Em um livro que coloca em cheque a virtude feminina não poderia faltar a discrepância de tratamento dada em relação às condutas da mulher e do homem, além de ser um tema que Gaskell adora colocar em pauta. O livro é preciso nesse ponto. Você não apenas enxerga, mas a própria Ruth é capaz de reconhecer isso e colocar em palavras em um dos momentos que mais lava a alma do leitor. Ademais, é possível ver esse paralelo em como é tratado um personagem que realmente comete um crime e de má-fé ainda mais, enquanto a conduta de Ruth além de ter sido por sua ingenuidade, se olharmos com a mentalidade de hoje, não seria imoral no nível em que foi avaliada na história.
Um erro não deveria definir a vida inteira de ninguém, porque todos somos passíveis da tentação, de ser perder, de cometer delitos, o que nos define é como lidamos com a correção deles, como encaramos a vergonha causada por nossas imperfeições, como reconhecemos a culpa e procuramos trilhar a estrada do bem, sem cair nos mesmos buracos.

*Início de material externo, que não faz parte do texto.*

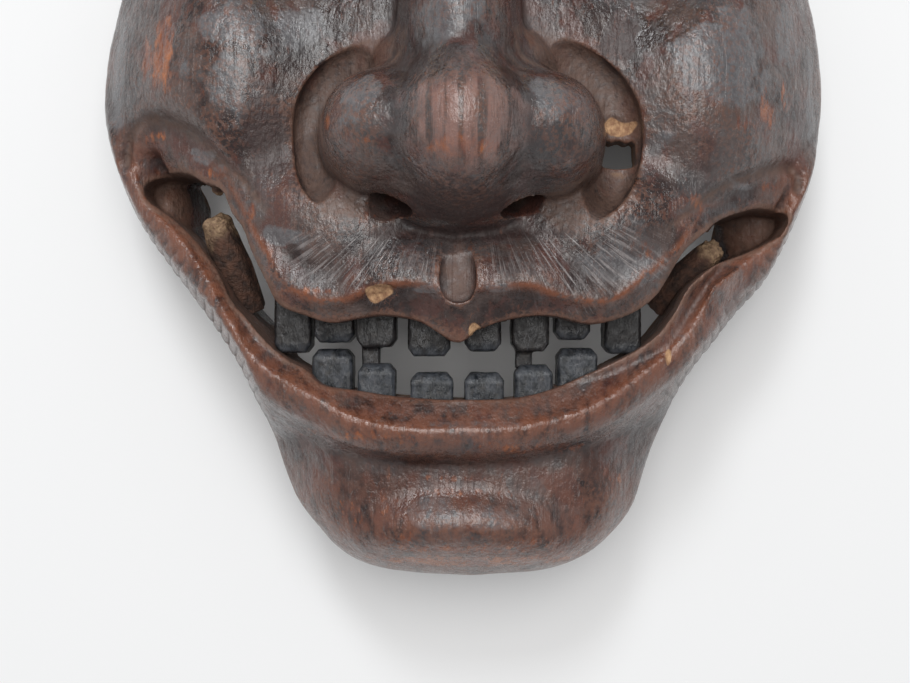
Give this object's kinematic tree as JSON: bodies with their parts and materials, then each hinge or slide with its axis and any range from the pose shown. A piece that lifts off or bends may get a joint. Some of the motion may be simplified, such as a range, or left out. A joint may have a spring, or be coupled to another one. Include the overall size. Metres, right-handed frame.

Essa é a história de Ruth, que busca não apenas ser correta, mas ensinar a seu filho através de seu exemplo a também o ser. Gaskell conclui a dolorosa narrativa de “Ruth” com um final comovente, de uma enorme coerência com o que ela se propôs a fazer e de levar os corações mais duros às lágrimas. Um enredo de penitência, mas também de amor, de muito amor, daquele amor grandioso e inexplicável que parece ser intrínseco aos espíritos mais elevados.